--- Start RECORDS FOR THE EXERCISE ---

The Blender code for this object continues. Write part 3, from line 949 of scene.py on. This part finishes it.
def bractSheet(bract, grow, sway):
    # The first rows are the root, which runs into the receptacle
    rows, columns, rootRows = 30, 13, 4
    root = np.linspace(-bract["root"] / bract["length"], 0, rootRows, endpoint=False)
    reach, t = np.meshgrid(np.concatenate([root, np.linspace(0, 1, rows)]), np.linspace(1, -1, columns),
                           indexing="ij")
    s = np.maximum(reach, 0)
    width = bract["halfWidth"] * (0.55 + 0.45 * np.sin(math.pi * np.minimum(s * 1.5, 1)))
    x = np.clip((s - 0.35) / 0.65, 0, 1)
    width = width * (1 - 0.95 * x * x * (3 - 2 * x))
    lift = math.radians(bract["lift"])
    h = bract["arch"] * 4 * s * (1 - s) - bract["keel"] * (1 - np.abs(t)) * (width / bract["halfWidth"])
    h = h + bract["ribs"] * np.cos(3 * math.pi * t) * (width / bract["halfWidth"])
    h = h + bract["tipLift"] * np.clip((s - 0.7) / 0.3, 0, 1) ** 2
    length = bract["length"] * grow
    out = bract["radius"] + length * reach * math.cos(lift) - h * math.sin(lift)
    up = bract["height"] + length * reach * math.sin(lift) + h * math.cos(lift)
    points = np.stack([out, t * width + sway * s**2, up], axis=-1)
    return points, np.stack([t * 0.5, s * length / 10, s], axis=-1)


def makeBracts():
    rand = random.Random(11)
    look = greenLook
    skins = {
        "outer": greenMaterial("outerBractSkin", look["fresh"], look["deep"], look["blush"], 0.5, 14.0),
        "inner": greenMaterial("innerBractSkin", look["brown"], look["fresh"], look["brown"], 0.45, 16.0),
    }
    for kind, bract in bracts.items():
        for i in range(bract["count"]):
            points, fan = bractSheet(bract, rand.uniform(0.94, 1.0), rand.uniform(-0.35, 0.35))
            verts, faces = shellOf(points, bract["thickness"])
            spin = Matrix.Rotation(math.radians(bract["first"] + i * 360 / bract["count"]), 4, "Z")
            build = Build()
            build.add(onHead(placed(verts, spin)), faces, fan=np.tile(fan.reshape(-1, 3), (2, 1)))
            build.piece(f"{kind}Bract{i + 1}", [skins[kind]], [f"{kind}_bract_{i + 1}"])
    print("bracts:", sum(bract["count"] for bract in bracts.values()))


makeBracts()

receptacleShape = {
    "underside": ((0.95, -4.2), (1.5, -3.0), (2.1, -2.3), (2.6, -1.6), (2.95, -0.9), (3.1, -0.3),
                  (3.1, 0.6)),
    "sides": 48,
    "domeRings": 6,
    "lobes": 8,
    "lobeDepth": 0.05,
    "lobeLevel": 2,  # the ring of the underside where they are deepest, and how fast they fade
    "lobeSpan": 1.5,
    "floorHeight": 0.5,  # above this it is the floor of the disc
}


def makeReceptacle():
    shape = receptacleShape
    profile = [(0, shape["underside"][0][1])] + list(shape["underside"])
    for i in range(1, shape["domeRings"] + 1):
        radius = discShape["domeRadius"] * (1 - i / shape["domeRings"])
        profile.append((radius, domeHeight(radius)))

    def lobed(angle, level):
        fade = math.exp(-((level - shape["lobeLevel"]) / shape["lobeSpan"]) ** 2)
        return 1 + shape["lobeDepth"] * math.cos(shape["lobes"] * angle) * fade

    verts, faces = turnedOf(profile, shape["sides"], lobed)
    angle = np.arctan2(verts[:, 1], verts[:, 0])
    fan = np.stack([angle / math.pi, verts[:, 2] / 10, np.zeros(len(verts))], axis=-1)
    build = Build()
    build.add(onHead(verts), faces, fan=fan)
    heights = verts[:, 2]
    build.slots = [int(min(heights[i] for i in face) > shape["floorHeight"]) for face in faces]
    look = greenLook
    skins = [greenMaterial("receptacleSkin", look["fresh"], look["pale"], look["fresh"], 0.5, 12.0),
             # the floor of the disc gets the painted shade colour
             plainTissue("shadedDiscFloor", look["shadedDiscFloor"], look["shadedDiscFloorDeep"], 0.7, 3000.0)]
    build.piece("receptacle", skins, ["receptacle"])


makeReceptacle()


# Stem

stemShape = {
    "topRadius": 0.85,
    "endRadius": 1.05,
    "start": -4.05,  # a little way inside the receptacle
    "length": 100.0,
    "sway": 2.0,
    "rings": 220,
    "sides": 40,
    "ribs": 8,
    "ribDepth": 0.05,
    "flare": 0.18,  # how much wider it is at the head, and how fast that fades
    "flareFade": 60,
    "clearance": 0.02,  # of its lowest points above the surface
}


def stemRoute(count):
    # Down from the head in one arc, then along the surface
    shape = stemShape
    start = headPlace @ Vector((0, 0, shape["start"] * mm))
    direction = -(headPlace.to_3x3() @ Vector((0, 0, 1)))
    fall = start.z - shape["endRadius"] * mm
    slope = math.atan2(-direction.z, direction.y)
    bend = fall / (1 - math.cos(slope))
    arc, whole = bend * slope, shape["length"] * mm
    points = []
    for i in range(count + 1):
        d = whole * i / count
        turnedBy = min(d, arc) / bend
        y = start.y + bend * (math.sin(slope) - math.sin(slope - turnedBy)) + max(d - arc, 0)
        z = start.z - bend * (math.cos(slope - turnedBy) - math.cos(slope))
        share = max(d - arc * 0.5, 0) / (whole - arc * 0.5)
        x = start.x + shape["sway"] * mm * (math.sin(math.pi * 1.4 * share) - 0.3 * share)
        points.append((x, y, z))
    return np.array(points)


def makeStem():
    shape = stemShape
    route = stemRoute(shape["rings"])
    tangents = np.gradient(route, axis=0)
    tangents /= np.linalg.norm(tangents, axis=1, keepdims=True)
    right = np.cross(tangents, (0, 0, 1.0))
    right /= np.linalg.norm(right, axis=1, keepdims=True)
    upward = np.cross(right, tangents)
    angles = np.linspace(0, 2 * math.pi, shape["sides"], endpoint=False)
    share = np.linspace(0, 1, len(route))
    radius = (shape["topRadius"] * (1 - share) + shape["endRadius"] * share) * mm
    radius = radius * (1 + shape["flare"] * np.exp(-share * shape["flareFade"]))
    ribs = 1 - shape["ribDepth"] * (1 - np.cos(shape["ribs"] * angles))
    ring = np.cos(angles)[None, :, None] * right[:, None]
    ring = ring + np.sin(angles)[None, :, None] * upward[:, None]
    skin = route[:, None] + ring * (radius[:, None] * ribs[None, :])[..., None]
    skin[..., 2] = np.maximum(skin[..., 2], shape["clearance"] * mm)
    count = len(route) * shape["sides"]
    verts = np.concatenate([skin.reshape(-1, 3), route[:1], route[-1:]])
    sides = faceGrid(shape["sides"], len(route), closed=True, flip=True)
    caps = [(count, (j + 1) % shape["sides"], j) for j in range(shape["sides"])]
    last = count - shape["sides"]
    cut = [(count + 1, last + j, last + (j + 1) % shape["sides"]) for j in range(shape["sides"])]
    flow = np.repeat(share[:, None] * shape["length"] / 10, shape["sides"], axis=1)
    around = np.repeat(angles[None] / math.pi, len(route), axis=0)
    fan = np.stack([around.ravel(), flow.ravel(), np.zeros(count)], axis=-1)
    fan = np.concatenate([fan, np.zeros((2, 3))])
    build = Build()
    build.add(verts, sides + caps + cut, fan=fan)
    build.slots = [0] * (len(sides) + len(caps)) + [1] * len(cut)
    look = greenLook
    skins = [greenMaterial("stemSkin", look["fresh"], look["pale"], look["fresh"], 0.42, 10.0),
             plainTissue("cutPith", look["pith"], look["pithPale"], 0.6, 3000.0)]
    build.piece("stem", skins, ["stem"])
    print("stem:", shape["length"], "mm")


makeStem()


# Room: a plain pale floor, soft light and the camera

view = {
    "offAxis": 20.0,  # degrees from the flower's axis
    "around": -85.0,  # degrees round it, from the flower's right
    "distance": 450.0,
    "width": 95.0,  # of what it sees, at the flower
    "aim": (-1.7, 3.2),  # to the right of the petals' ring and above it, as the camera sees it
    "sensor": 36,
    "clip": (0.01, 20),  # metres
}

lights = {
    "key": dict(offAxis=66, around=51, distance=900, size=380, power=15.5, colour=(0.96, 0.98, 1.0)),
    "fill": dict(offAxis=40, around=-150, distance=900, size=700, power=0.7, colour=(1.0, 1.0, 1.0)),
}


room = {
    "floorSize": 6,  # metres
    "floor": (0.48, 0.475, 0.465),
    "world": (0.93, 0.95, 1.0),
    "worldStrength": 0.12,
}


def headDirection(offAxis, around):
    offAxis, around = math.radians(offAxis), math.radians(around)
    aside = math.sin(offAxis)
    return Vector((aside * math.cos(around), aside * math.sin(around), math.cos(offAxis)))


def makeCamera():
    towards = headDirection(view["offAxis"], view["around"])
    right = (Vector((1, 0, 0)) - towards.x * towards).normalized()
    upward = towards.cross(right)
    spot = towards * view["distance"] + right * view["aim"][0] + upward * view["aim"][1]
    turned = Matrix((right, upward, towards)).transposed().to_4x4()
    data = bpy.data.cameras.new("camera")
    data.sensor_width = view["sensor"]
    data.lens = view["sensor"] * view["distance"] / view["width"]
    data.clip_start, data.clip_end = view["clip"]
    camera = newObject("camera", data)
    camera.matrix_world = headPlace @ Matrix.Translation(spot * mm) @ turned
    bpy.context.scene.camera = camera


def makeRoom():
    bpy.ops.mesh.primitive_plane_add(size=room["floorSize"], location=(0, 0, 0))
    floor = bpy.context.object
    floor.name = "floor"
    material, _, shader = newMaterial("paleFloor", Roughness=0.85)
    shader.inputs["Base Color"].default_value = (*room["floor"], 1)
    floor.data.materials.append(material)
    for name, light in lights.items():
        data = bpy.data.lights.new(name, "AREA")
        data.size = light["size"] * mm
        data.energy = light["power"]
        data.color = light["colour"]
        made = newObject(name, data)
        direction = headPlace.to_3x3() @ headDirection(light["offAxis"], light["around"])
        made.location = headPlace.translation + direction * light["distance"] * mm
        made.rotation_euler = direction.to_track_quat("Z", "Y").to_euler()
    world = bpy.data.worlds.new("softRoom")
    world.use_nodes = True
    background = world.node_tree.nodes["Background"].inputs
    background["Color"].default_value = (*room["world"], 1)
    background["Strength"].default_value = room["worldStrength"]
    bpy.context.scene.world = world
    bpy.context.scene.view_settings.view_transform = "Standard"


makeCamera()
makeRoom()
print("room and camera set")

--- End RECORDS FOR THE EXERCISE ---
--- Start RECORDS FOR THE EXERCISE ---

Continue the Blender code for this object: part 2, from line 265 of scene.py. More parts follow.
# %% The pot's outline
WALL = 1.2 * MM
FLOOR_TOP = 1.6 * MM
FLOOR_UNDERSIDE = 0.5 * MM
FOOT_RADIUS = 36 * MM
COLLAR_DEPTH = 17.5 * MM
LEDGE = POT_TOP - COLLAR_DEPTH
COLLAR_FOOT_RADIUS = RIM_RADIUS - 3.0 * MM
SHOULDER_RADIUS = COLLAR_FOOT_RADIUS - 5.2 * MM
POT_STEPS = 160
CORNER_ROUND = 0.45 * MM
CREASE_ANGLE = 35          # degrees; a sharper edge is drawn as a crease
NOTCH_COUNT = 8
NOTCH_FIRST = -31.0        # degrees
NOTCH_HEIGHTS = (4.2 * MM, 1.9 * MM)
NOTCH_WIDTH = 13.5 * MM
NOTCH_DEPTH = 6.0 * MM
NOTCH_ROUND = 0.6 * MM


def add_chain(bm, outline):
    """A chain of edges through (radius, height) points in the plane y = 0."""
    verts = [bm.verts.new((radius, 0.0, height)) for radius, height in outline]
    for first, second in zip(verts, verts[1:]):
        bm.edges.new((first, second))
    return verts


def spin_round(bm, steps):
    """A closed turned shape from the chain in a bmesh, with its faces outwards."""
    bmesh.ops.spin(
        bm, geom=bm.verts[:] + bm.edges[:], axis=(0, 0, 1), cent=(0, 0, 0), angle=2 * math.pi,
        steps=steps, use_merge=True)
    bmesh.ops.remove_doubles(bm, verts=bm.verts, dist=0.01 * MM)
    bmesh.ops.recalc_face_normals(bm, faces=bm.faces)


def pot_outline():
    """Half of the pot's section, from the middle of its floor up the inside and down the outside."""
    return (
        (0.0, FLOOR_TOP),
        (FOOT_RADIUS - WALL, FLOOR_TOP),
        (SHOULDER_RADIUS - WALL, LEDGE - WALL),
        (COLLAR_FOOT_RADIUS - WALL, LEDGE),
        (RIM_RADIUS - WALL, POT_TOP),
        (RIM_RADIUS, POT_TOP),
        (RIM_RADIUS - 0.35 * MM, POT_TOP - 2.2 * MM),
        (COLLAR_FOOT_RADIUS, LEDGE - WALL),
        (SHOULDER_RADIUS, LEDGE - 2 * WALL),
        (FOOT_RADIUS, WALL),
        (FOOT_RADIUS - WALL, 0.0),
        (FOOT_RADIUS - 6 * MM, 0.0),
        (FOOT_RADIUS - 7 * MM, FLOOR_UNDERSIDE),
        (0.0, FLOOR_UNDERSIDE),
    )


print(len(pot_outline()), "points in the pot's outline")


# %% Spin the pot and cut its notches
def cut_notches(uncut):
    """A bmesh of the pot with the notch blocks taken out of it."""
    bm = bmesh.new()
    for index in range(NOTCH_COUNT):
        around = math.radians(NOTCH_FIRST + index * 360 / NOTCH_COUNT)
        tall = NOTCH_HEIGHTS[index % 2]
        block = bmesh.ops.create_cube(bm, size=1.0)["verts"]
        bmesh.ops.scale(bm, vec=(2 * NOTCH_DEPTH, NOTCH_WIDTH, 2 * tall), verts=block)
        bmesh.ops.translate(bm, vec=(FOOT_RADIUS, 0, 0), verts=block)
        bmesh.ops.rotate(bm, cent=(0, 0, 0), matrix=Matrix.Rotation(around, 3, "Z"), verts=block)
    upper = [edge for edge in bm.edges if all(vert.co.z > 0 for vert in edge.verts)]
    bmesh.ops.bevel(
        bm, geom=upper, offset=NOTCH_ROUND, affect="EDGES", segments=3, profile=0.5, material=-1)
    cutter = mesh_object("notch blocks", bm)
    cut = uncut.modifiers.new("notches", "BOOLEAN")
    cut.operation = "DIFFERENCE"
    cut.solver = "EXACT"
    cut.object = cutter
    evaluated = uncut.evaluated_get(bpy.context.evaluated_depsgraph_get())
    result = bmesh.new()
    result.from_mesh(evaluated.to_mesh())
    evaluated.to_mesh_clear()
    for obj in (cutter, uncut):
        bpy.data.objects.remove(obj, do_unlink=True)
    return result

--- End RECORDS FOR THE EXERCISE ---

YOUR GOAL. Your task is to output exactly the lines from the one with "The Blender code for this object continues." through the one with "return points, np.stack([t", counting both ends.

EXERCISE RESPONSE.
The Blender code for this object continues. Write part 3, from line 949 of scene.py on. This part finishes it.
def bractSheet(bract, grow, sway):
    # The first rows are the root, which runs into the receptacle
    rows, columns, rootRows = 30, 13, 4
    root = np.linspace(-bract["root"] / bract["length"], 0, rootRows, endpoint=False)
    reach, t = np.meshgrid(np.concatenate([root, np.linspace(0, 1, rows)]), np.linspace(1, -1, columns),
                           indexing="ij")
    s = np.maximum(reach, 0)
    width = bract["halfWidth"] * (0.55 + 0.45 * np.sin(math.pi * np.minimum(s * 1.5, 1)))
    x = np.clip((s - 0.35) / 0.65, 0, 1)
    width = width * (1 - 0.95 * x * x * (3 - 2 * x))
    lift = math.radians(bract["lift"])
    h = bract["arch"] * 4 * s * (1 - s) - bract["keel"] * (1 - np.abs(t)) * (width / bract["halfWidth"])
    h = h + bract["ribs"] * np.cos(3 * math.pi * t) * (width / bract["halfWidth"])
    h = h + bract["tipLift"] * np.clip((s - 0.7) / 0.3, 0, 1) ** 2
    length = bract["length"] * grow
    out = bract["radius"] + length * reach * math.cos(lift) - h * math.sin(lift)
    up = bract["height"] + length * reach * math.sin(lift) + h * math.cos(lift)
    points = np.stack([out, t * width + sway * s**2, up], axis=-1)
    return points, np.stack([t * 0.5, s * length / 10, s], axis=-1)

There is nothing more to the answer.